Joel Kotkin, a senior fellow with Pepperdine University’s Institute for Public Policy, who released a report with economist Jack Kyser delving into economic decisions by California politicians, told me, “The exception is if the California Legislature says ‘no’ to welfare-expansion demands. Unions and welfare groups are linked at the hip, and the idiots in the Legislature throw money at them, not grasping whether it helps or hurts. The Legislature almost never does things to actually boost the economy that would truly help the poor.”

Recipients of social welfare also have powerful friends in “think tanks” such as the California Budget Project, often quoted by the media as budget experts, with no disclaimer explaining their aggressively pro-welfare bias.

With so much support from unions, think tanks and even journalists, there are few groups with more voice in the Legislature than “voiceless” recipients of social welfare. I’d rate the top powers over the Legislature as big labor, big health care, big financial institutions and big welfare. Interestingly, taxpayers rarely benefit from policies pushed by these four groups.

I realize decent people aren’t supposed to talk like this. But having read American Dream: Three Women, Ten Kids, and a Nation’s Drive to End Welfare by liberal New York Times reporter Jason DeParle, in which he shows through the lives of real people why 1996 federal welfare reform signed by former President Bill Clinton has been so successful, I’m feeling emboldened.

Before researching his book, DeParle, a brilliant guy whom I have met, believed that forcing able-bodied welfare recipients to work was a mistake. He’s since discovered otherwise.

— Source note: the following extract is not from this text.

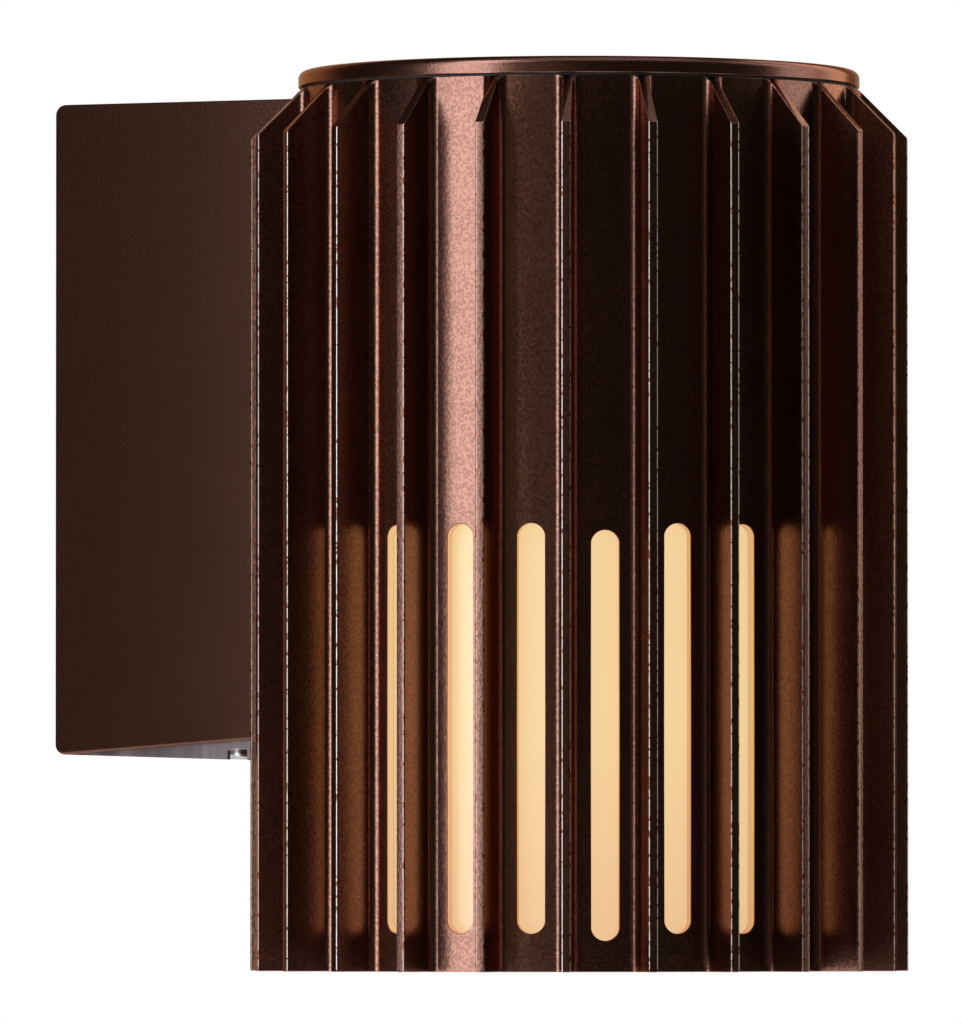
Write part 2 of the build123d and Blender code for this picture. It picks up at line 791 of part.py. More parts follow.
with BuildPart() as terminal_screws:
    with BuildSketch(facing_wall(block_front + pole_well_depth, block_middle)):
        with GridLocations(pole_pitch, 2 * pole_row, 3, 2):
            Circle(pole_screw_radius)
    extrude(amount=-pole_screw_height)
    with BuildSketch(facing_wall(block_front + pole_well_depth - pole_screw_height, block_middle)):
        with GridLocations(pole_pitch, 2 * pole_row, 3, 2):
            Rectangle(2 * pole_well_radius, pole_slot_width)
    extrude(amount=pole_slot_depth, mode=Mode.SUBTRACT)
export(terminal_screws, "terminal_screws")

with BuildPart() as earth_screws:
    earth_seat = facing_wall(-bracket_thickness, earth_screw_height).origin
    earth_length = bracket_thickness - screw_clearance
    with Locations(Location(Plane(earth_seat, z_dir=(0, 1, 0)))):
        add(pan_screw(small_head_radius, small_head_height, small_screw_radius, earth_length))
    with Locations(level(plate_high)):
        with Locations(Location((0, foot_screw_spread, 0), (180, 0, 0))):
            add(small_screw)
export(earth_screws, "earth_screws")


# Internal leads, from the terminal block through the saddle to the lampholder and the plate
def inside(x, out, height):
    """A point from its distance out from the wall and its height."""
    return (x, -out, base_z + height)


block_out = bracket_thickness + block_depth / 2
for name, side in (("live_lead", -1), ("neutral_lead", 1)):
    run = lead(
        [
            inside(side * pole_pitch, block_out, block_middle + block_height / 2 - 4),
            inside(side * pole_pitch, block_out, 117),
            inside(side * lead_spacing, 26, lead_hole_height),
            inside(side * lead_spacing, 60, lead_hole_height),
            inside(side * terminal_spread, 78, terminal_height),
            inside(side * terminal_spread, 92, terminal_height),
        ]
    )
    export(run, name)

earth_lead = lead(
    [
        inside(0, bracket_thickness + lead_radius, earth_screw_height + small_head_radius),
        inside(0, 7, 129),
        inside(0, 20, lead_hole_height),
        inside(0, 50, lead_hole_height - 0.5),
        inside(0, 61, 130),
        inside(0, 66.3, 120),
        inside(0, 66.3, plate_high),
    ]
)
export(earth_lead, "earth_lead")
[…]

California is complying with 1996 welfare reform on one hand—but on the other hand has created its own growing, state welfare system. The governor says he intends to bring sanity to the can’t-turn-anyone-away programs, while still helping those in most need.

I’ll be fascinated to see if Campbell and Schwarzenegger can make their case to the voting public, since it’s highly unlikely they’ll persuade the Legislature. Meanwhile, like millions of others, I’ll be checking out the latest programs. Maybe I qualify.